** Start Given information **

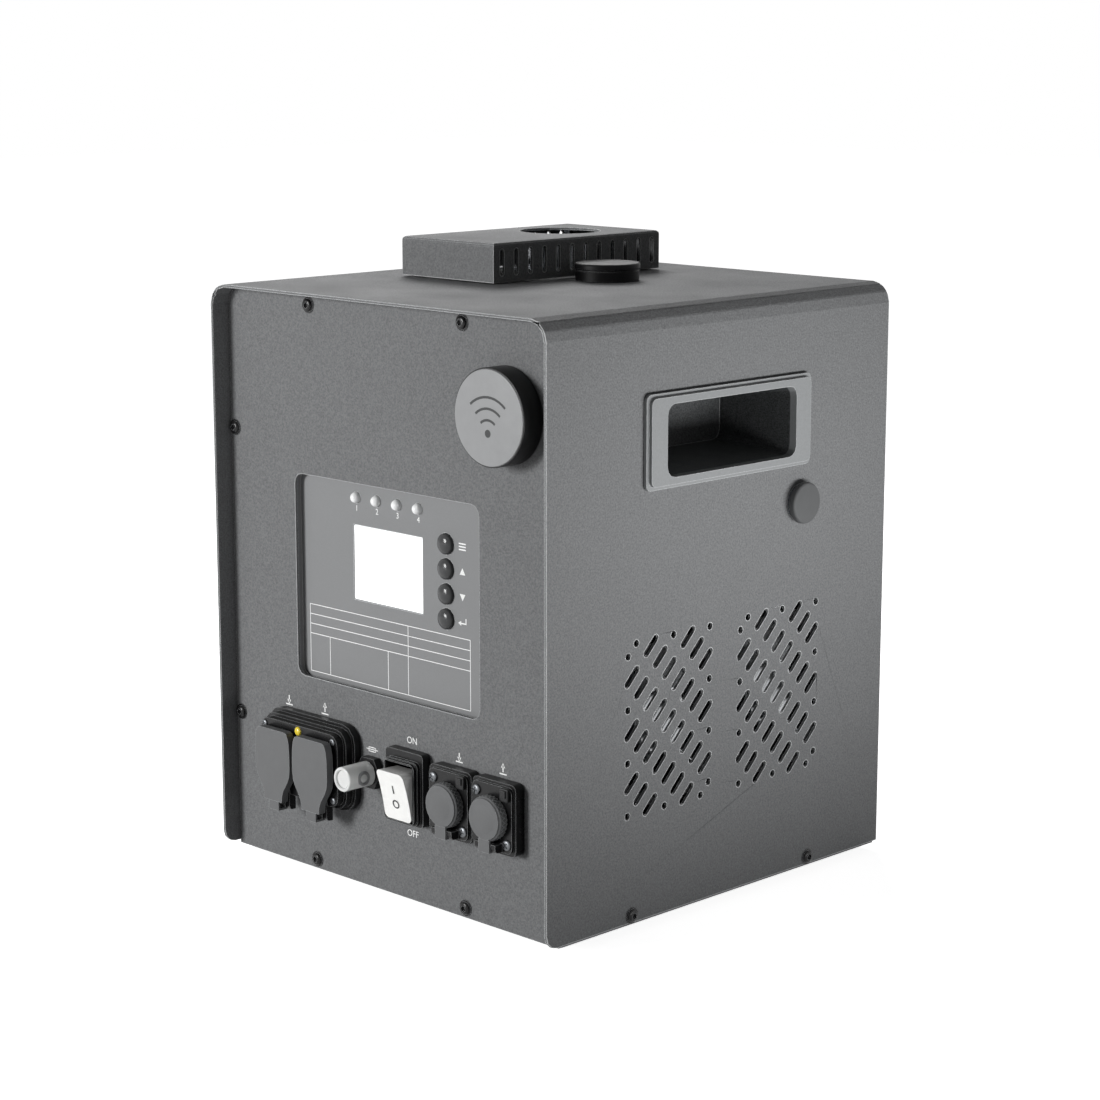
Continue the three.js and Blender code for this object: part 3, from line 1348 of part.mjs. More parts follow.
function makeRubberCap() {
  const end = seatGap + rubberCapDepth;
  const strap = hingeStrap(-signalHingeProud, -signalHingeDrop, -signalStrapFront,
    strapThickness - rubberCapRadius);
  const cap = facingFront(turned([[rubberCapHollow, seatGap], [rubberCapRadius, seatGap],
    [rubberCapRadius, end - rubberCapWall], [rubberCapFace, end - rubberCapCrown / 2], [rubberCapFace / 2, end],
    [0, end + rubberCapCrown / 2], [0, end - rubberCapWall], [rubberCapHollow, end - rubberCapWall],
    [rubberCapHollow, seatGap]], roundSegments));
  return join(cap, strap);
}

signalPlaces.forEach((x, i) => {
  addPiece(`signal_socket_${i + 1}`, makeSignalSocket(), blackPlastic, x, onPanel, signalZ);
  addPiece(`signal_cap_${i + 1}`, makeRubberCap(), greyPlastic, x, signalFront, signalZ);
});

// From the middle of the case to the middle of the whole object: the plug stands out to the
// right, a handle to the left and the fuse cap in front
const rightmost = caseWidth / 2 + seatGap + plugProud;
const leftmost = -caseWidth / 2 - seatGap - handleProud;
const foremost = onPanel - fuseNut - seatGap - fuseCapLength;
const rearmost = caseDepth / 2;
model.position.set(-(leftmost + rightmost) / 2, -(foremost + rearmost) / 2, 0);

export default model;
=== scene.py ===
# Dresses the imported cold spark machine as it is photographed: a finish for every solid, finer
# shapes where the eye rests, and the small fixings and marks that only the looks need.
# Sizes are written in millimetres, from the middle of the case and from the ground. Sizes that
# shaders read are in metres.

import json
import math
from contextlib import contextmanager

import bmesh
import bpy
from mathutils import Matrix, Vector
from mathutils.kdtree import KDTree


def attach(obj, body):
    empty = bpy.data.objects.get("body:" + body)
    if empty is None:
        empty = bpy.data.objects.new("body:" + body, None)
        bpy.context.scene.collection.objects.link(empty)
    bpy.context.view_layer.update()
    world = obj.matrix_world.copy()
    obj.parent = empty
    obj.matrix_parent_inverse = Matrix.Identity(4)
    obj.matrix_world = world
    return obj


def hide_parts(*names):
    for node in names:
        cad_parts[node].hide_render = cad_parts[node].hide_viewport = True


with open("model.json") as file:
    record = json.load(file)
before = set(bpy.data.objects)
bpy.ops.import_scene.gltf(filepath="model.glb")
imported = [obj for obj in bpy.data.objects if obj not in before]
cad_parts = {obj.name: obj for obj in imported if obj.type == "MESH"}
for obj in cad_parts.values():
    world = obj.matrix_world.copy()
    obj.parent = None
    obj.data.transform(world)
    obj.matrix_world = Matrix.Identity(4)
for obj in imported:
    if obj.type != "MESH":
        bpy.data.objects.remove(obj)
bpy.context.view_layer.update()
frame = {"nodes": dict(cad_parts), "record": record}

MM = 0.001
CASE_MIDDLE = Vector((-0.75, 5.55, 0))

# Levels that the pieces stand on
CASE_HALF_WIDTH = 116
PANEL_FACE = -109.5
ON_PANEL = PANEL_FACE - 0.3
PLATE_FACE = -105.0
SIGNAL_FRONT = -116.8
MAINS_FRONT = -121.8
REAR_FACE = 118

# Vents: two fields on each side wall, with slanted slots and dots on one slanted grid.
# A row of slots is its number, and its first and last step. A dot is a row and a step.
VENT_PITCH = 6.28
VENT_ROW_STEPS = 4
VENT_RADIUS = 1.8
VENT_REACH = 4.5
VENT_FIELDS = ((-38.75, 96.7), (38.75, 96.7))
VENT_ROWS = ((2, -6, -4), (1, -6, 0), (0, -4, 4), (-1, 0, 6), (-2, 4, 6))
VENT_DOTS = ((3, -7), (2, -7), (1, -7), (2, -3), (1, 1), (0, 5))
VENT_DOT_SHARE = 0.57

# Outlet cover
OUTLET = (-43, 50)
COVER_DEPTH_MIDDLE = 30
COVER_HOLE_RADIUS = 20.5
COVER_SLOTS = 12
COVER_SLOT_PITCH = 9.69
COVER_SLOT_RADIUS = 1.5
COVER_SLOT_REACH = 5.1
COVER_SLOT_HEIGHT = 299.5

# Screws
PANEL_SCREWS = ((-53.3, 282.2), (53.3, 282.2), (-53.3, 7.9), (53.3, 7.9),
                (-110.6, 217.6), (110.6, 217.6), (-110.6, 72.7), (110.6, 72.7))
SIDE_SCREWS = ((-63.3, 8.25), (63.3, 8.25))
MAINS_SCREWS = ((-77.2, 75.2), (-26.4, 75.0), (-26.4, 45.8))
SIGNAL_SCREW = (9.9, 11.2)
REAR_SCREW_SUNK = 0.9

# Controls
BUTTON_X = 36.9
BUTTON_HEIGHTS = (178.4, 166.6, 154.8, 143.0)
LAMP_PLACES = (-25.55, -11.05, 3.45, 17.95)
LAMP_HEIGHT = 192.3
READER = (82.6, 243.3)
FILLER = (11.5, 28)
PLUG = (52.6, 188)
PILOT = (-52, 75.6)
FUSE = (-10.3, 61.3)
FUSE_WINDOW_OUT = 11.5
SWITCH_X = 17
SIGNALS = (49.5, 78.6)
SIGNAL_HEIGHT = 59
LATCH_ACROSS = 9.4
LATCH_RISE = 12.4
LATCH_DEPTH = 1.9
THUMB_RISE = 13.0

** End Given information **

Task statement:
Extract each line of the listing above, copying it word for word.

Full solution:
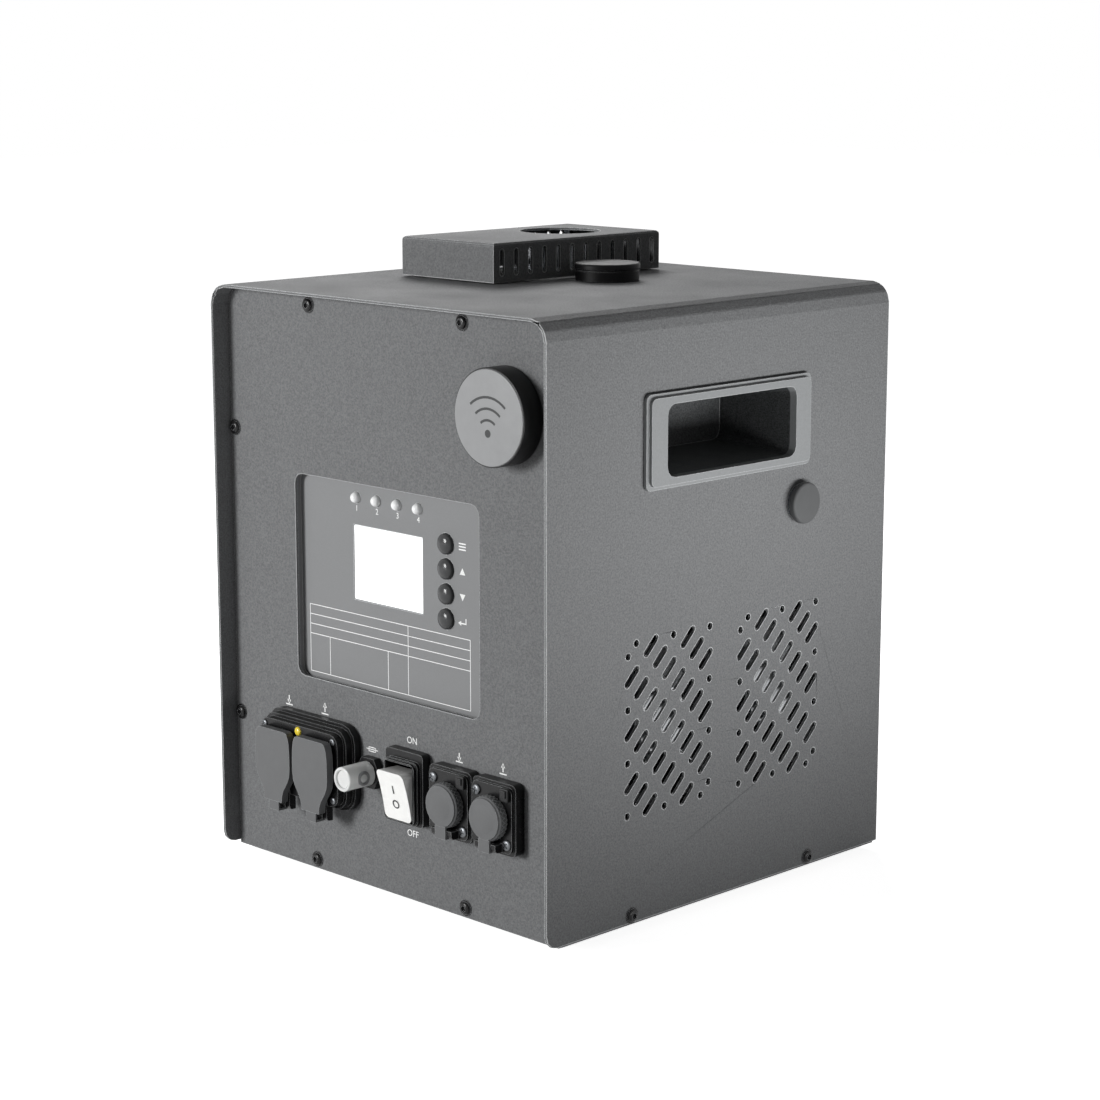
Continue the three.js and Blender code for this object: part 3, from line 1348 of part.mjs. More parts follow.
function makeRubberCap() {
  const end = seatGap + rubberCapDepth;
  const strap = hingeStrap(-signalHingeProud, -signalHingeDrop, -signalStrapFront,
    strapThickness - rubberCapRadius);
  const cap = facingFront(turned([[rubberCapHollow, seatGap], [rubberCapRadius, seatGap],
    [rubberCapRadius, end - rubberCapWall], [rubberCapFace, end - rubberCapCrown / 2], [rubberCapFace / 2, end],
    [0, end + rubberCapCrown / 2], [0, end - rubberCapWall], [rubberCapHollow, end - rubberCapWall],
    [rubberCapHollow, seatGap]], roundSegments));
  return join(cap, strap);
}

signalPlaces.forEach((x, i) => {
  addPiece(`signal_socket_${i + 1}`, makeSignalSocket(), blackPlastic, x, onPanel, signalZ);
  addPiece(`signal_cap_${i + 1}`, makeRubberCap(), greyPlastic, x, signalFront, signalZ);
});

// From the middle of the case to the middle of the whole object: the plug stands out to the
// right, a handle to the left and the fuse cap in front
const rightmost = caseWidth / 2 + seatGap + plugProud;
const leftmost = -caseWidth / 2 - seatGap - handleProud;
const foremost = onPanel - fuseNut - seatGap - fuseCapLength;
const rearmost = caseDepth / 2;
model.position.set(-(leftmost + rightmost) / 2, -(foremost + rearmost) / 2, 0);

export default model;
=== scene.py ===
# Dresses the imported cold spark machine as it is photographed: a finish for every solid, finer
# shapes where the eye rests, and the small fixings and marks that only the looks need.
# Sizes are written in millimetres, from the middle of the case and from the ground. Sizes that
# shaders read are in metres.

import json
import math
from contextlib import contextmanager

import bmesh
import bpy
from mathutils import Matrix, Vector
from mathutils.kdtree import KDTree


def attach(obj, body):
    empty = bpy.data.objects.get("body:" + body)
    if empty is None:
        empty = bpy.data.objects.new("body:" + body, None)
        bpy.context.scene.collection.objects.link(empty)
    bpy.context.view_layer.update()
    world = obj.matrix_world.copy()
    obj.parent = empty
    obj.matrix_parent_inverse = Matrix.Identity(4)
    obj.matrix_world = world
    return obj


def hide_parts(*names):
    for node in names:
        cad_parts[node].hide_render = cad_parts[node].hide_viewport = True


with open("model.json") as file:
    record = json.load(file)
before = set(bpy.data.objects)
bpy.ops.import_scene.gltf(filepath="model.glb")
imported = [obj for obj in bpy.data.objects if obj not in before]
cad_parts = {obj.name: obj for obj in imported if obj.type == "MESH"}
for obj in cad_parts.values():
    world = obj.matrix_world.copy()
    obj.parent = None
    obj.data.transform(world)
    obj.matrix_world = Matrix.Identity(4)
for obj in imported:
    if obj.type != "MESH":
        bpy.data.objects.remove(obj)
bpy.context.view_layer.update()
frame = {"nodes": dict(cad_parts), "record": record}

MM = 0.001
CASE_MIDDLE = Vector((-0.75, 5.55, 0))

# Levels that the pieces stand on
CASE_HALF_WIDTH = 116
PANEL_FACE = -109.5
ON_PANEL = PANEL_FACE - 0.3
PLATE_FACE = -105.0
SIGNAL_FRONT = -116.8
MAINS_FRONT = -121.8
REAR_FACE = 118

# Vents: two fields on each side wall, with slanted slots and dots on one slanted grid.
# A row of slots is its number, and its first and last step. A dot is a row and a step.
VENT_PITCH = 6.28
VENT_ROW_STEPS = 4
VENT_RADIUS = 1.8
VENT_REACH = 4.5
VENT_FIELDS = ((-38.75, 96.7), (38.75, 96.7))
VENT_ROWS = ((2, -6, -4), (1, -6, 0), (0, -4, 4), (-1, 0, 6), (-2, 4, 6))
VENT_DOTS = ((3, -7), (2, -7), (1, -7), (2, -3), (1, 1), (0, 5))
VENT_DOT_SHARE = 0.57

# Outlet cover
OUTLET = (-43, 50)
COVER_DEPTH_MIDDLE = 30
COVER_HOLE_RADIUS = 20.5
COVER_SLOTS = 12
COVER_SLOT_PITCH = 9.69
COVER_SLOT_RADIUS = 1.5
COVER_SLOT_REACH = 5.1
COVER_SLOT_HEIGHT = 299.5

# Screws
PANEL_SCREWS = ((-53.3, 282.2), (53.3, 282.2), (-53.3, 7.9), (53.3, 7.9),
                (-110.6, 217.6), (110.6, 217.6), (-110.6, 72.7), (110.6, 72.7))
SIDE_SCREWS = ((-63.3, 8.25), (63.3, 8.25))
MAINS_SCREWS = ((-77.2, 75.2), (-26.4, 75.0), (-26.4, 45.8))
SIGNAL_SCREW = (9.9, 11.2)
REAR_SCREW_SUNK = 0.9

# Controls
BUTTON_X = 36.9
BUTTON_HEIGHTS = (178.4, 166.6, 154.8, 143.0)
LAMP_PLACES = (-25.55, -11.05, 3.45, 17.95)
LAMP_HEIGHT = 192.3
READER = (82.6, 243.3)
FILLER = (11.5, 28)
PLUG = (52.6, 188)
PILOT = (-52, 75.6)
FUSE = (-10.3, 61.3)
FUSE_WINDOW_OUT = 11.5
SWITCH_X = 17
SIGNALS = (49.5, 78.6)
SIGNAL_HEIGHT = 59
LATCH_ACROSS = 9.4
LATCH_RISE = 12.4
LATCH_DEPTH = 1.9
THUMB_RISE = 13.0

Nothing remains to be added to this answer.